Internet shoppers in the early noughties were plagued by fears of accidentally buying fakes or falling victim to scams – but times have changed, and websites have become sophisticated enough to be able to guarantee the authenticity of what they carry. But use your common sense – if you find something with a price that seems too good to be true, it probably is. And even if it looks the part, you don’t want to be carrying that doubt around every time you wear it. Buying something at less than the value you know it has is half the fun, yes, but this is far more likely with older collection pieces and vintage than something that’s just been released.
Stick to buying and selling from trusted websites – trust us (and them!), it’s worth it. As long as they have a strict acceptance policy, you’re safe. Sites like Cudoni will pick up from sellers and each item undergoes an authenticity process before they accept the listing so you can sleep soundly.

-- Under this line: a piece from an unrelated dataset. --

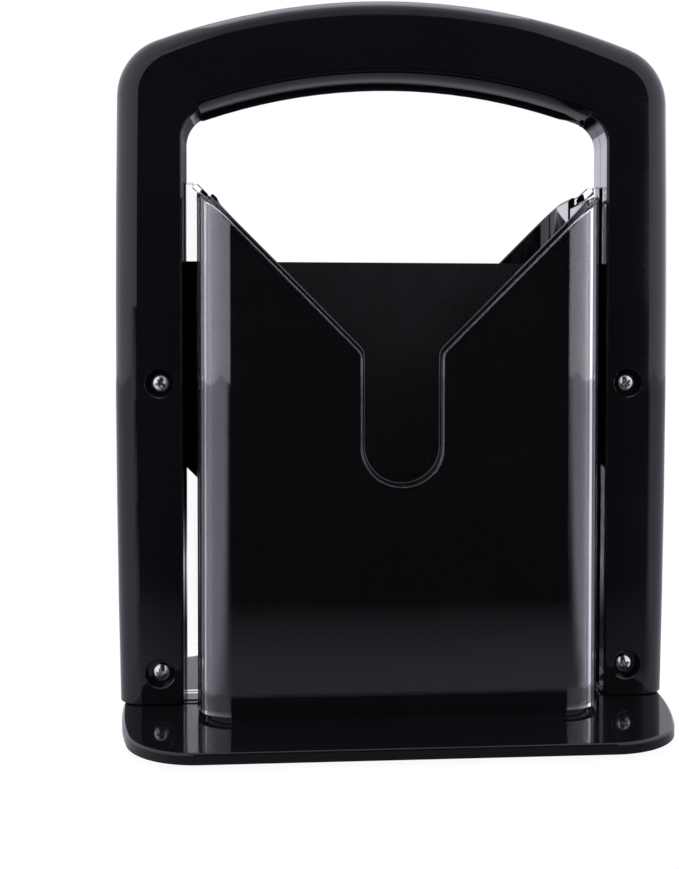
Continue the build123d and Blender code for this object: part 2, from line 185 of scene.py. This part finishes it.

What impacts the price most?
James lets us in on something that’s important for both buyers and sellers to bear in mind… ‘It’s highly dependent on item type, brand and season, yet condition is obviously a key factor – the price of an item will vary largely between new or nearly-new items and pieces which are damaged or heavily worn. Rarity and colour can also have an impact – for long-term investments it is better to choose classic designs in neutral colours that will never go out of fashion. However, if you are willing to take a risk, rare and trend-driven colours or fabrics can yield big rewards.’
Avoid the admin
We all have those bags in the back of our closets that we swore months ago we’d ‘put on eBay’… And what about the stress of having to package and send something that you’ve sold? Avoid that lengthy process entirely by investing a little extra in using designer resale sites which take care of it for you. Cudoni will photograph, describe, list, package, post and return all items so you don’t have to. Worth every penny for that extra afternoon in the sunshine, we say.